This is a drug that was originally thought to be an anti-fungal agent, then used on drug-coated stents. Now it's supposed to cure cancer, prevent Alzheimer's and extend your life by as much as 15 years?
Written by Dana Blankenhorn, Inactive

Rapamycin, a drug that suppresses the immune system and helps prevent organ rejection, is fast becoming the hottest chemical in medicine. (The drug also goes by the name sirolimus.)

New research into Alzheimer's is going to make it hotter, and spark new debate.
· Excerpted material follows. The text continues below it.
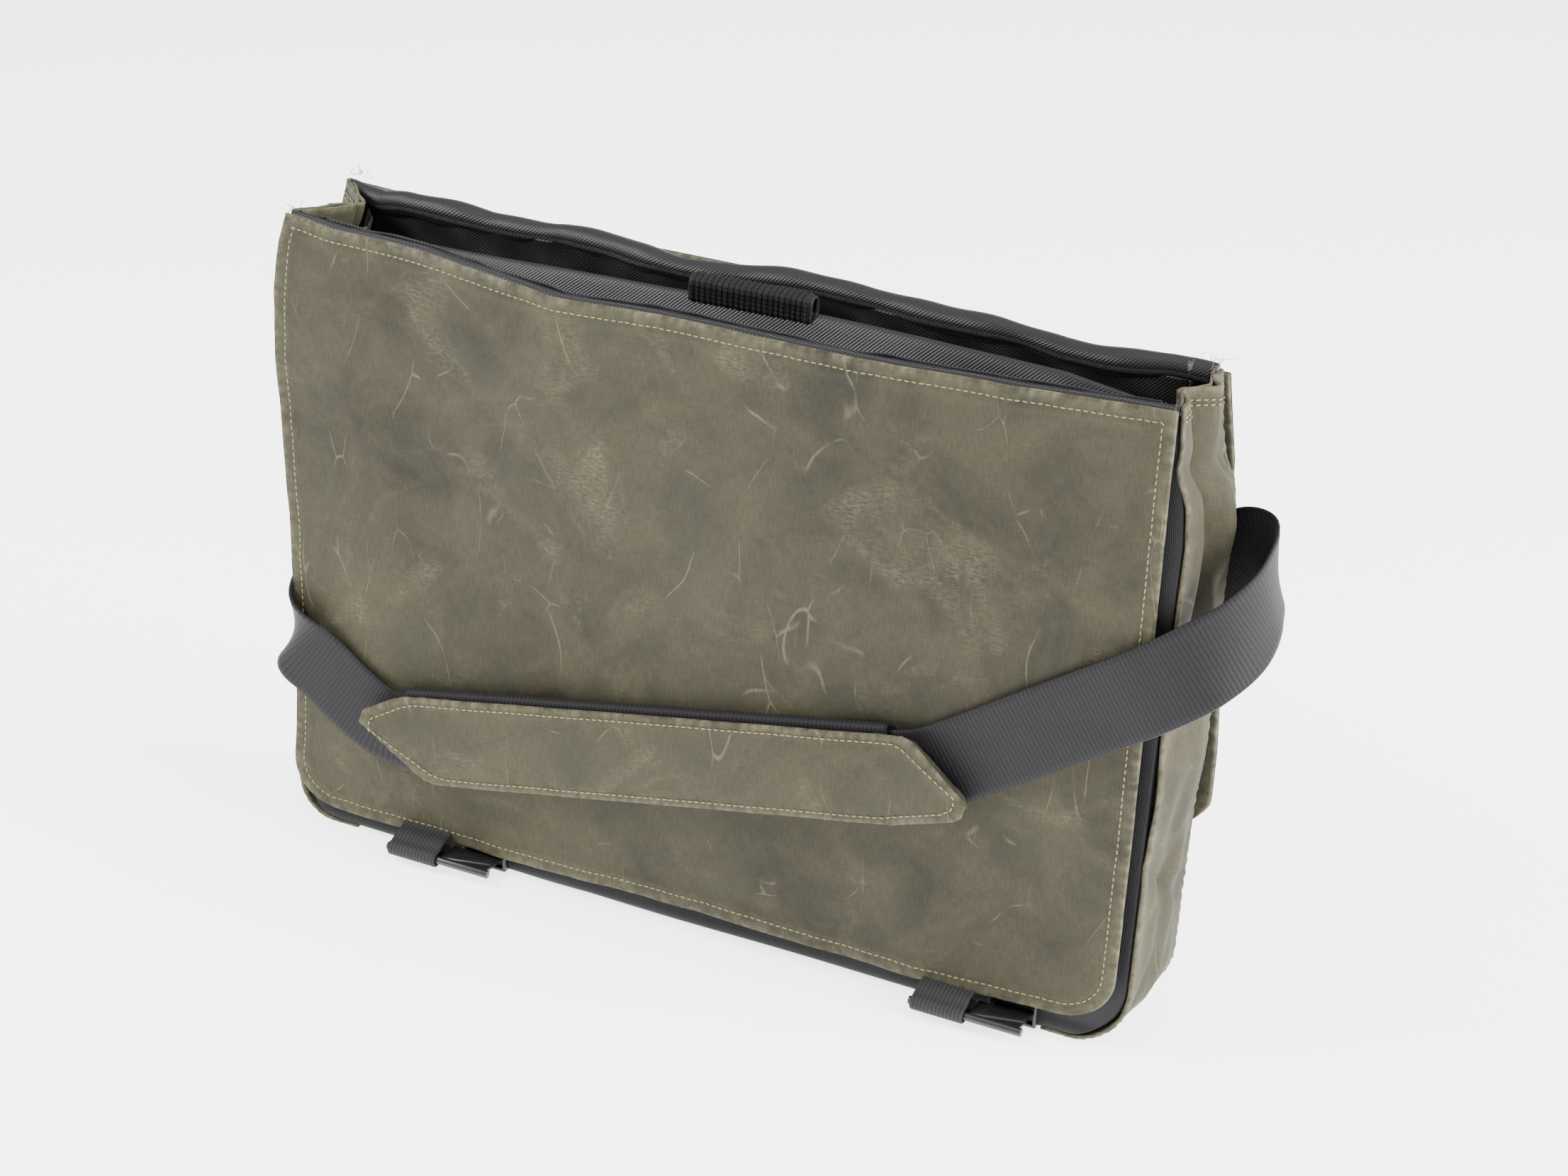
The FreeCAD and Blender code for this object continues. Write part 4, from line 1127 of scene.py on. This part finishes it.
def sleevePlace(a, b):
    # b runs up the back face, over the top edge and down the front face.
    half, y0, y1 = sleeveSet["half"], sleeveSet["back"], sleeveSet["front"]
    r = (y0 - y1) / 2
    turn = np.clip((b - 2 * half) / (np.pi * r), 0, 1) * np.pi
    v = -half + np.clip(b, None, 2 * half) + r * np.sin(turn) - np.clip(b - 2 * half - np.pi * r, 0, None)
    y = (y0 + y1) / 2 + r * np.cos(turn)
    x, z = padPoint(a, v - sleeveSet["drop"])
    return np.stack([x, y, z], -1)


r = (sleeveSet["back"] - sleeveSet["front"]) / 2
total = 2 * sleeveSet["half"] + np.pi * r + 2
a, b = np.meshgrid(np.linspace(-133, 117, 90), np.linspace(0, total, 40))
piece = slab("padSleeve", a, b, sleevePlace, 1.2, webbing)
keep(piece, "pad", "webbing", "pad_sleeve")
print("pad made")


# Rear flap, hanging down behind

flapSet = dict(x=214.0, low=77.0, high=306.4, corner=28.0, stitch=7.5)


def flapPlace(gap, turned=True):
    def place(a, b):
        x = -a if turned else a
        y = 31.0 + gap + 3.4 * smooth(312, 60, b) + 1.0 * np.sin(x / 47.0) * smooth(300, 80, b)
        out = np.interp(b, [74, 86, 102, 129, 163, 268, 286, 312], [5, 8, 15, 15, 13, 8, 5, 1])
        side = np.clip(np.abs(x) / halfWidth, 0, 1) ** 4
        wave = np.interp(x, [-215, -140, -65, 58, 144, 215], [1, -1.5, 0, 2, -1, 0]) * smooth(280, 312, b)
        return np.stack([x + np.where(x > 0, out, -3.0) * side, y, b + wave], -1)
    return place


flapEdges = [-flapSet["x"], flapSet["x"], flapSet["low"], flapSet["high"], flapSet["corner"]]
a, b = panelGrid(*flapEdges, 4.0)
flapLining = slab("flapLining", a, b, flapPlace(1.3), 1.0, packcloth)
flapCanvas = slab("flapCanvas", a, b, flapPlace(-0.2, False), 1.7, canvas, shift=(0, 500),
                  hem=dict(rise=0.5, width=10.0, stitch=flapSet["stitch"]),
                  relief=lambda a, b: 0.3 * ripples(a, b, 81, 50))
for piece, slotName, nodes in (
    (flapCanvas, "waxed_canvas", ("flap_top_canvas", "flap_front_canvas")),
    (flapLining, "packcloth", ("flap_top_lining", "flap_front_lining")),
):
    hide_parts(*nodes)
    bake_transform(piece)
path = insetPath(*flapEdges, flapSet["stitch"])
inside = beads("flapStitches", [pathOn(flapPlace(-0.2, False), path, 1.1)], thread)
outside = beads("flapStitchesRear", [pathOn(flapPlace(1.3), path * [-1, 1], 0.75)], thread)
for piece in (inside, outside):
    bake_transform(piece)
x = np.linspace(-213, 213, 120)
line = flapPlace(2.4, False)(x, np.full(120, 234.5))
welt = tube("flapFoldWelt", line, np.full(120, 1.1), packcloth)
keep(welt, "flap_top", "packcloth", "flap_fold_welt")
print("flap made")


# Loose threads at the corners of the opening

frayedSet = dict(shortest=1.5, longest=4.5, radius=0.11)


def frayedCorner(x, y, z, seed, count):
    random = np.random.default_rng(seed)
    paths = []
    start = soften(np.array([x]), np.array([y]), np.array([z]))[0]
    for _ in range(count):
        go = random.normal(0, 1, 3) * [1.0, 0.8, 0.8] + [0, 0, 0.7]
        go /= np.linalg.norm(go)
        bend = random.normal(0, 0.5, 3)
        long = random.uniform(frayedSet["shortest"], frayedSet["longest"])
        at = start + random.normal(0, 1.0, 3) * [2.2, 2.0, 0.8]
        t = np.linspace(0, 1, 6)[:, None]
        paths.append(at + go * long * t + bend * long * t**2 * 0.6)
    return paths


for name, material, count, spots in (
    ("frayedThreads", darkThread, 14, (
        (-213, -25, 310, 1), (-212, 26, 313, 2), (212, -25, 309, 3), (211, 25, 312, 4))),
    ("frayedYarn", thread, 4, ((-213, -26, 310, 5), (-211, 24, 312, 6), (212, 24, 311, 7))),
):
    paths = [p for x, y, z, seed in spots for p in frayedCorner(x, y, z, seed, count)]
    fray = beads(name, paths, material, spacing=0.7, length=1.1, radius=frayedSet["radius"], tilt=0.0)
    keep(fray, "bag", None)
print("threads made")


# Camera, floor and light

viewSet = dict(azimuth=24.36, elevation=24.82, roll=3.46, place=(0.6412, -1.3522, 0.8581), lens=83.1)
az, el, roll = (math.radians(viewSet[k]) for k in ("azimuth", "elevation", "roll"))
away = Vector((math.sin(az) * math.cos(el), -math.cos(az) * math.cos(el), math.sin(el)))
right = Vector((math.cos(az), math.sin(az), 0))
up = away.cross(right)
right, up = right * math.cos(roll) + up * math.sin(roll), up * math.cos(roll) - right * math.sin(roll)
camera = bpy.data.objects.new("viewCamera", bpy.data.cameras.new("viewCamera"))
bpy.context.collection.objects.link(camera)
camera.data.lens, camera.data.sensor_width = viewSet["lens"], 36.0
camera.matrix_world = Matrix(
    ((right.x, up.x, away.x, 0), (right.y, up.y, away.y, 0), (right.z, up.z, away.z, 0), (0, 0, 0, 1))
)
camera.location = viewSet["place"]
bpy.context.scene.camera = camera

floorMaterial, tree, shader = newMaterial("paleFloor")  # matt paper, evenly pale
shader.inputs["Base Color"].default_value = colour("#F4F4F5")
shader.inputs["Roughness"].default_value = 0.9
shader.inputs["Emission Color"].default_value = (1, 1, 1, 1)
shader.inputs["Emission Strength"].default_value = 2.7
mesh = bpy.data.meshes.new("studioFloor")
mesh.from_pydata([(-40, -40, 0), (40, -40, 0), (40, 40, 0), (-40, 40, 0)], [], [(0, 1, 2, 3)])
mesh.materials.append(floorMaterial)
floor = bpy.data.objects.new("studioFloor", mesh)
bpy.context.collection.objects.link(floor)


def softLight(name, place, target, size, power):
    data = bpy.data.lights.new(name, "AREA")
    data.shape, data.size, data.size_y, data.energy = "RECTANGLE", size[0], size[1], power
    lamp = bpy.data.objects.new(name, data)
    bpy.context.collection.objects.link(lamp)
    lamp.location = place
    lamp.rotation_euler = (Vector(target) - Vector(place)).to_track_quat("-Z", "Y").to_euler()


softLight("topLight", (0.2, -0.3, 2.6), (0, 0, 0.1), (2.4, 2.0), 58)
softLight("rightLight", (2.4, 0.2, 1.2), (0, 0, 0.15), (1.4, 1.4), 215)
softLight("leftLight", (-0.75, -0.6, 0.95), (-0.19, 0, 0.28), (0.35, 0.3), 21)
world = bpy.data.worlds.new("studio")
world.use_nodes = True
world.node_tree.nodes["Background"].inputs[0].default_value = colour("#F5F6F8")
world.node_tree.nodes["Background"].inputs[1].default_value = 0.85
bpy.context.scene.world = world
Veronica Galvin at the Texas Health Science Center in San Antonio says she successfully curbed symptoms of Alzheimer's in mice using the drug. A second group, working at the same center, did the same thing using another mouse model for Alzheimer's.

Sounds great. But wait, there's more. This comes a year after Nature published a study showing mice fed rapamycin late in life actually lived longer.

Back then The Wall Street Journal ran an interesting piece noting that the compound was first found on Easter Island, secreted by bacteria seeking to fend off rivals. It said the compound was closely related to some cancer drugs then going through testing. (It's also being looked at in Huntington's Disease.)

There is enormous speculation about how this can be true. One theory published in Time is that it actually mimics the calorie-restricted diet some now advertise as a life-extender, increasing cellular efficiency.

Now before the old druggie in you starts looking for a connection to fix you up with some of this stuff, wait.

Rapamycin is one of a class of drugs called mTOR inhibitors, which drug companies have long pushed for late stage cancers. Its maker, Pfizer, trails rivals Novartis and Roche in testing these drugs on cancer, which may have led to its testing for other things. (Pfizer's brand name for it is Rapamune.)

This sort of thing happens with drugs. Much of the time, initial excitement turns to disappointment, sometimes when studies on rodents don't play out on people, sometimes when side-effects are found, sometimes not until the drug is on the market and it gets its real test.

This is a drug that was originally thought to be an anti-fungal agent, then used on drug-coated stents. Now it's supposed to cure cancer, prevent Alzheimer's and extend your life by as much as 15 years?

Extraordinary claims. Wait for extraordinary proof.